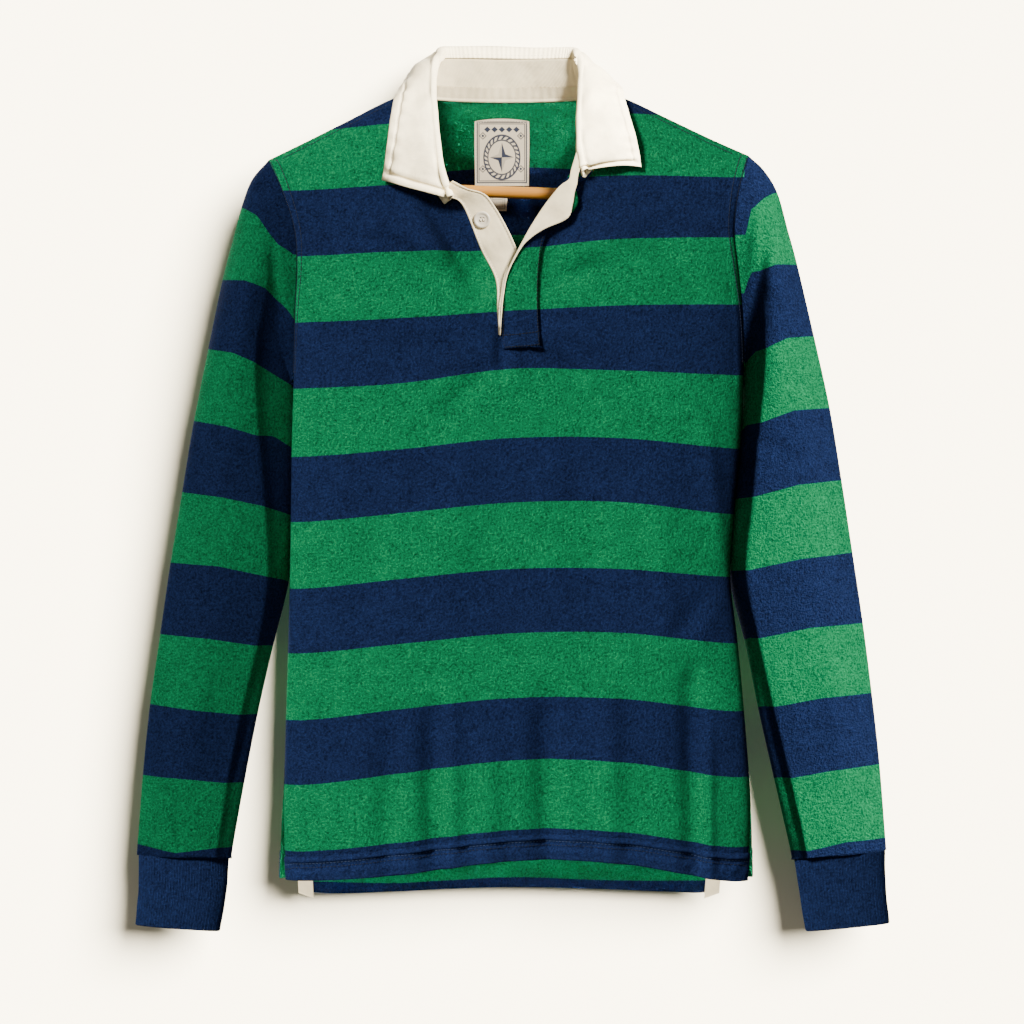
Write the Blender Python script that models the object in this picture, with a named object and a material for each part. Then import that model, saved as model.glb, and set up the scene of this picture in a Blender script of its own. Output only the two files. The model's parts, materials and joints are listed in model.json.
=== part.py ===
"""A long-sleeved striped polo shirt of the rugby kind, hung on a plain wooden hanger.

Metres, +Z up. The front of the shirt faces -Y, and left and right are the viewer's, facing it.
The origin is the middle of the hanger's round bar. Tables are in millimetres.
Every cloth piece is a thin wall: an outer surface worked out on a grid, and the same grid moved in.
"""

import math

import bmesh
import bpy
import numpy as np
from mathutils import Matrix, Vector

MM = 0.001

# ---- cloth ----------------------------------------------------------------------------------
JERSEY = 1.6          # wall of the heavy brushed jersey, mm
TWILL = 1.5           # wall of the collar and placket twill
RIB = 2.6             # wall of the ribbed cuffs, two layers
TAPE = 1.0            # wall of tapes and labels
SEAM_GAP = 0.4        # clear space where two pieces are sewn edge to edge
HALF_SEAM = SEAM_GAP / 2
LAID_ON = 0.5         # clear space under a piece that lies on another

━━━

Task statement –
Return exactly the leading lines of the listing, stopping after the line in which "plain wooden hanger." occurs.

Solution for this exercise –
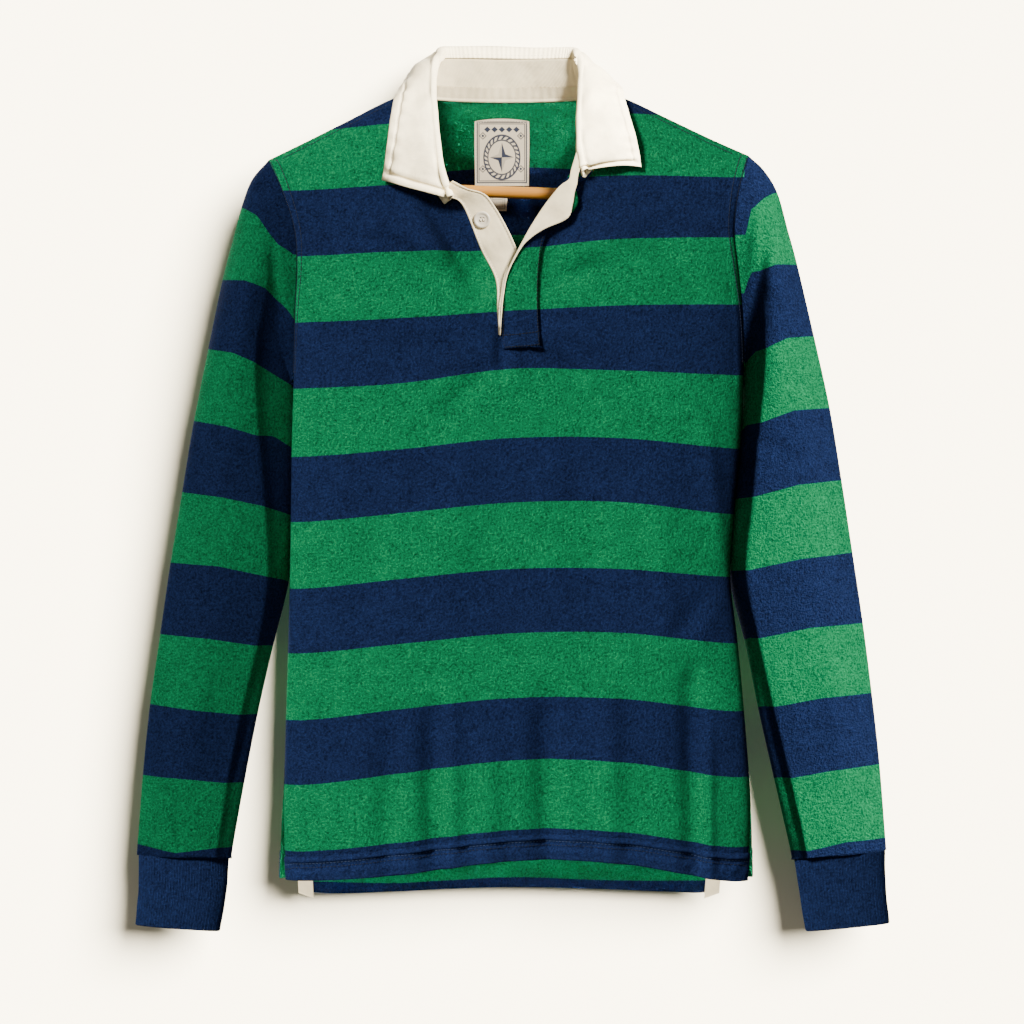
Write the Blender Python script that models the object in this picture, with a named object and a material for each part. Then import that model, saved as model.glb, and set up the scene of this picture in a Blender script of its own. Output only the two files. The model's parts, materials and joints are listed in model.json.
=== part.py ===
"""A long-sleeved striped polo shirt of the rugby kind, hung on a plain wooden hanger.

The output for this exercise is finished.